The move has caused some headaches. Previous cost estimates for the total project were around $16 million. Egelston called the new estimate of $24 million a "shockingly high number," but said a lot of those increases have been conscious decisions rather than unforeseen expenses.
The company is seeking gold-level LEED certification, for example. The effort to meet federal energy conservation and environmental standards has required constant consultations with power companies, mechanical engineers and more, about everything from stormwater runoff to heating and cooling systems.
"I don't regret making the choices we've made," Egelston said.
Schaier said he believed the finished product will consistently draw visitors, despite the site's somewhat isolated location on the quiet Towle Farm Road.

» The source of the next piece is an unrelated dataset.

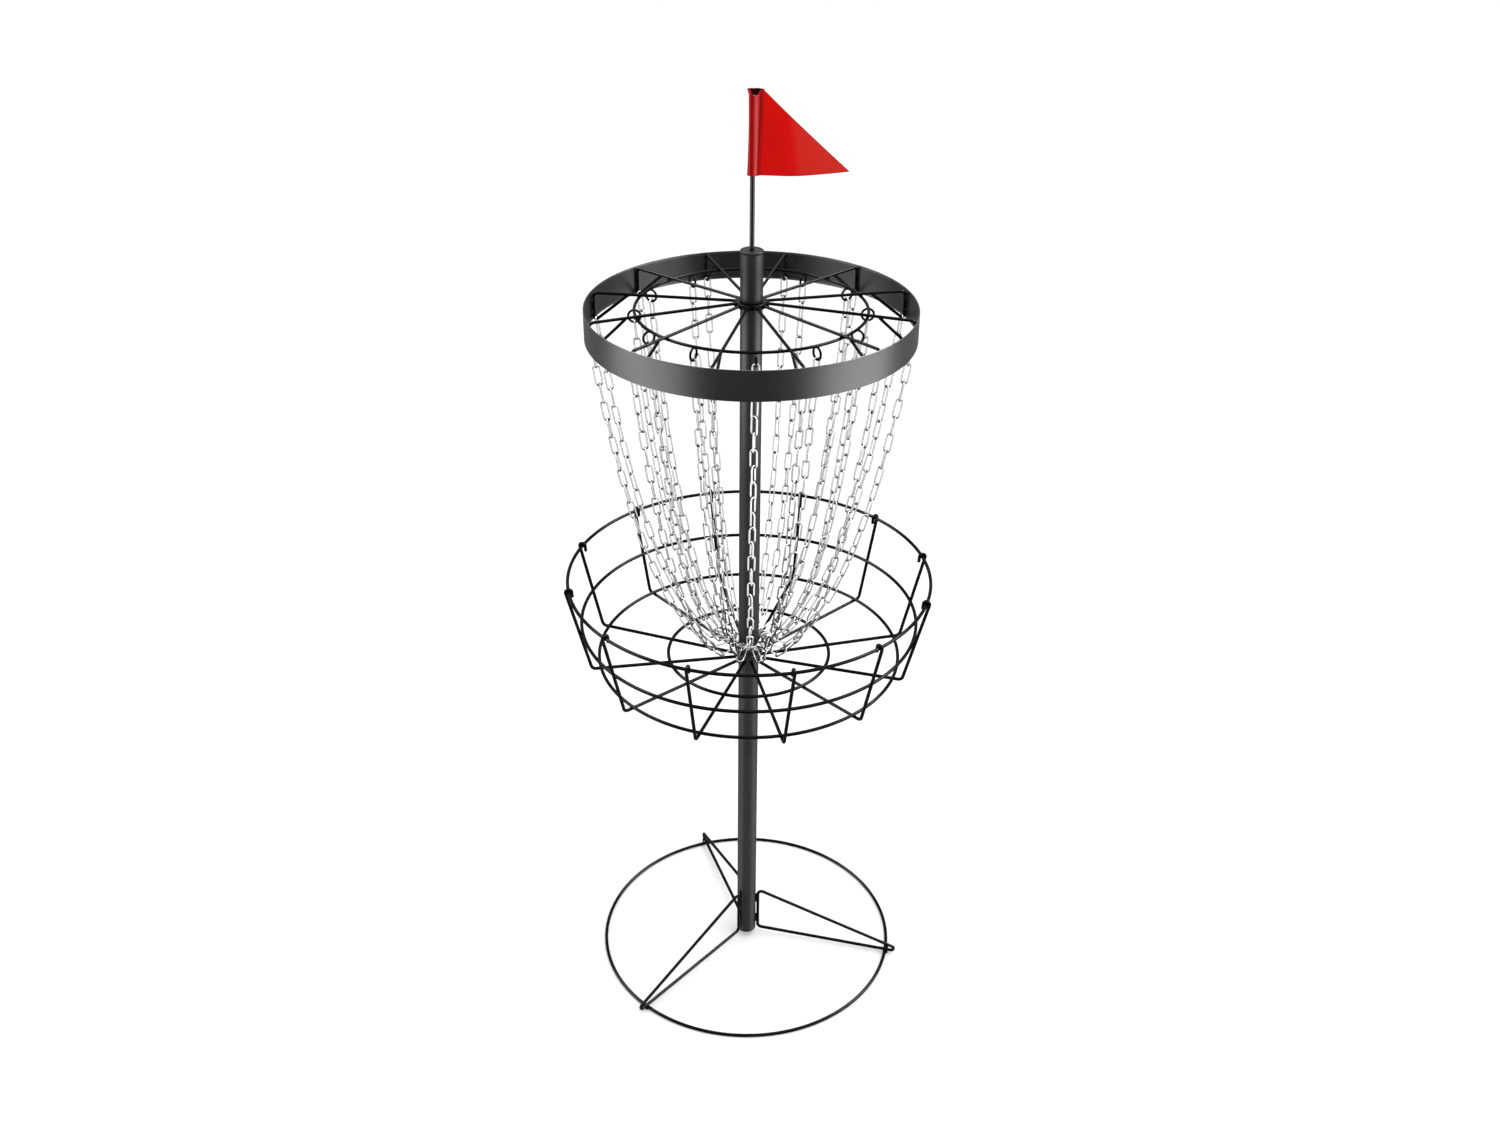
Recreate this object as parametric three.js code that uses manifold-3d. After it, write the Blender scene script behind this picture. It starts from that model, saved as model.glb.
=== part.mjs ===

"People will go out and find it, no matter where they are," Schaier said. "People who are excited about beer will go the extra mile to seek out those experiences."
Ellie Day, owner of Towle Farm Market & Deli, said customers have been asking about the opening of the new Smuttynose plant, which is just up the road from her market.
"I think people are pretty enthused about it," she said Thursday.
Egelston said Smuttynose encountered some resistance when it considered sites in Portsmouth for its new brewery. Day said she viewed the development as a positive for the Towle Farm community.
"The more the merrier, I say," she said. "Business brings business."
Egelston said he couldn't be happier in his company's new home.